● **WHAT IS EXPECTED**: Return all of the lines below exactly as they are.

● **STORED DATA**:
--- BEGIN ---
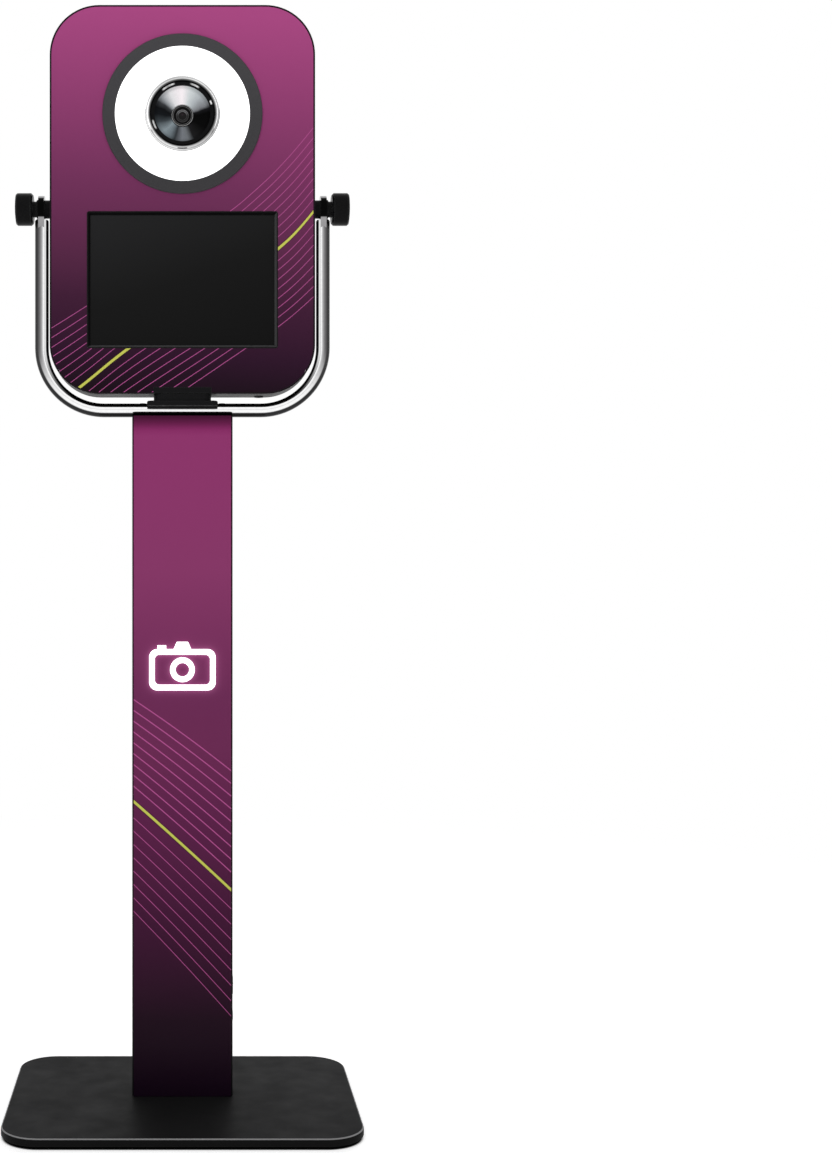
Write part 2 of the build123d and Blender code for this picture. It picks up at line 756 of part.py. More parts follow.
with BuildPart() as lens_glass:
    glass_edge = lens_glass_radius - 0.05
    with BuildSketch(Plane.XY.offset(ring_z)):
        with BuildLine():
            Line((0, glass_seat), (glass_edge, glass_seat))
            Line((glass_edge, glass_seat), (glass_edge, glass_seat - 1.6))
            TangentArc((0, glass_seat - 3.5), (glass_edge, glass_seat - 1.6), tangent=(1, 0))
            Line((0, glass_seat - 3.5), (0, glass_seat))
        make_face()
    revolve(axis=lens_axis)
finish(lens_glass, "lens_glass")

camera_width = 66.0
camera_height = 46.0
with BuildPart() as camera_body:
    with Locations((0, camera_front + camera_depth / 2, ring_z)):
        Box(camera_width, camera_depth, camera_height)
    fillet(camera_body.edges().filter_by(Axis.Y), 5.0)
finish(camera_body, "camera_body")

bracket_sheet = 2.0
bracket_leg_x = 56.0
bracket_height = 26.0
camera_back = camera_front + camera_depth
with BuildPart() as camera_bracket:
    # A hat-shaped strip behind the camera, with two feet on the back of the ring housing.
    with BuildSketch(Plane.XY.offset(ring_z - bracket_height / 2)):
        for side in (-1, 1):
            with Locations((side * (bracket_leg_x + 9), housing_back + bracket_sheet / 2)):
                Rectangle(20.0, bracket_sheet)
            with Locations((side * bracket_leg_x, (housing_back + camera_back + bracket_sheet) / 2)):
                Rectangle(bracket_sheet, camera_back + bracket_sheet - housing_back)
        with Locations((0, camera_back + bracket_sheet / 2)):
            Rectangle(2 * bracket_leg_x + bracket_sheet, bracket_sheet)
    extrude(amount=bracket_height)
finish(camera_bracket, "camera_bracket")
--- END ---
● **TASK RESULT**:
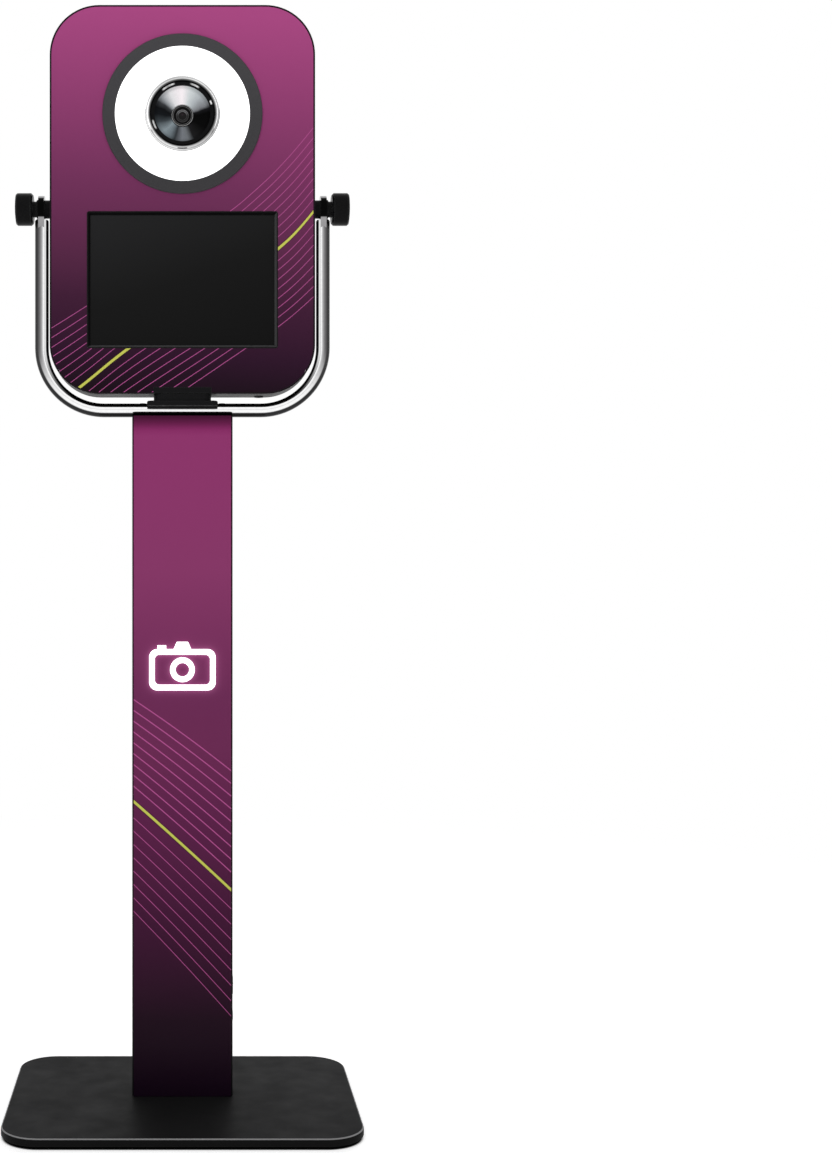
Write part 2 of the build123d and Blender code for this picture. It picks up at line 756 of part.py. More parts follow.
with BuildPart() as lens_glass:
    glass_edge = lens_glass_radius - 0.05
    with BuildSketch(Plane.XY.offset(ring_z)):
        with BuildLine():
            Line((0, glass_seat), (glass_edge, glass_seat))
            Line((glass_edge, glass_seat), (glass_edge, glass_seat - 1.6))
            TangentArc((0, glass_seat - 3.5), (glass_edge, glass_seat - 1.6), tangent=(1, 0))
            Line((0, glass_seat - 3.5), (0, glass_seat))
        make_face()
    revolve(axis=lens_axis)
finish(lens_glass, "lens_glass")

camera_width = 66.0
camera_height = 46.0
with BuildPart() as camera_body:
    with Locations((0, camera_front + camera_depth / 2, ring_z)):
        Box(camera_width, camera_depth, camera_height)
    fillet(camera_body.edges().filter_by(Axis.Y), 5.0)
finish(camera_body, "camera_body")

bracket_sheet = 2.0
bracket_leg_x = 56.0
bracket_height = 26.0
camera_back = camera_front + camera_depth
with BuildPart() as camera_bracket:
    # A hat-shaped strip behind the camera, with two feet on the back of the ring housing.
    with BuildSketch(Plane.XY.offset(ring_z - bracket_height / 2)):
        for side in (-1, 1):
            with Locations((side * (bracket_leg_x + 9), housing_back + bracket_sheet / 2)):
                Rectangle(20.0, bracket_sheet)
            with Locations((side * bracket_leg_x, (housing_back + camera_back + bracket_sheet) / 2)):
                Rectangle(bracket_sheet, camera_back + bracket_sheet - housing_back)
        with Locations((0, camera_back + bracket_sheet / 2)):
            Rectangle(2 * bracket_leg_x + bracket_sheet, bracket_sheet)
    extrude(amount=bracket_height)
finish(camera_bracket, "camera_bracket")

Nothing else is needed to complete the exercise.